Tony, I seen your blog and like the idea of getting an impartial opinion on our current scenario. I'm in the process of implementing the (LMS) (now Taleo) software and it's been an extremely painfaul process. I am the PM/ Analyst on the project and the more we peel back the layers on this onion, the more we find that the LMS we purchased does not do even the most basic LMS functions. My background, is 17 years in IT implementing many complex system and this one I think scares me the most, as we're seeing defects, changes to original agreements in the 11th hour and our team is very concerned that this product will not meet our communication and "messaging" needs and other critical needs such as tracking Assessment/ Course completion. We are considering pursuing other options; however I want to start viewing Blogs/Sites that show Customer Satisfaction with various Learning Management Systems. 1) First, are you familar with (LMS) and do you know if customers are generally happy with this software? and 2) Second, do you know where I can go to see Company/ User evaluations of the various systems? Thank you.

Tony Karrer said...

1) First, are you familar with (LMS) and do you know if customers are generally happy with this software?

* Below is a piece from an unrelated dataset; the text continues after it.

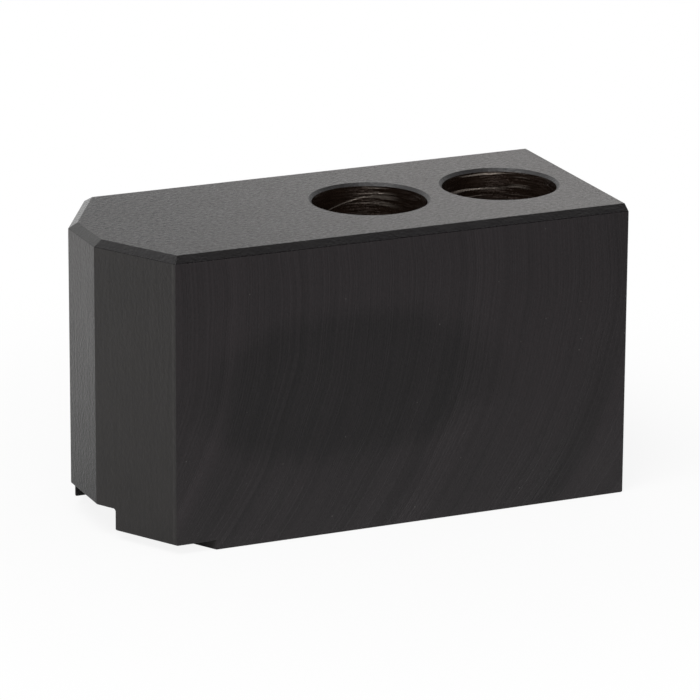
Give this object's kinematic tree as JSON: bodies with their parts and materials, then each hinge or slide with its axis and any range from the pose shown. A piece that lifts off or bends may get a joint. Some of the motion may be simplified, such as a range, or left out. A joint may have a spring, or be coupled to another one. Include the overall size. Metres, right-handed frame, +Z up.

I am familiar with although it was a little while ago the last time I dove in deeply.

Like most LMS solutions reactions are mixed. I know a few very happy customers and some that have faced challenges with particular models that don't fit that well. In fairness, these models didn't fit well with any LMS.

2) Second, do you know where I can go to see Company/ User evaluations of the various systems?

The eLearning Guild used to do this research, but stopped a while ago. I posted:

The last time I had access to that kind of information. I don't think user surveys are currently being done even though it should be.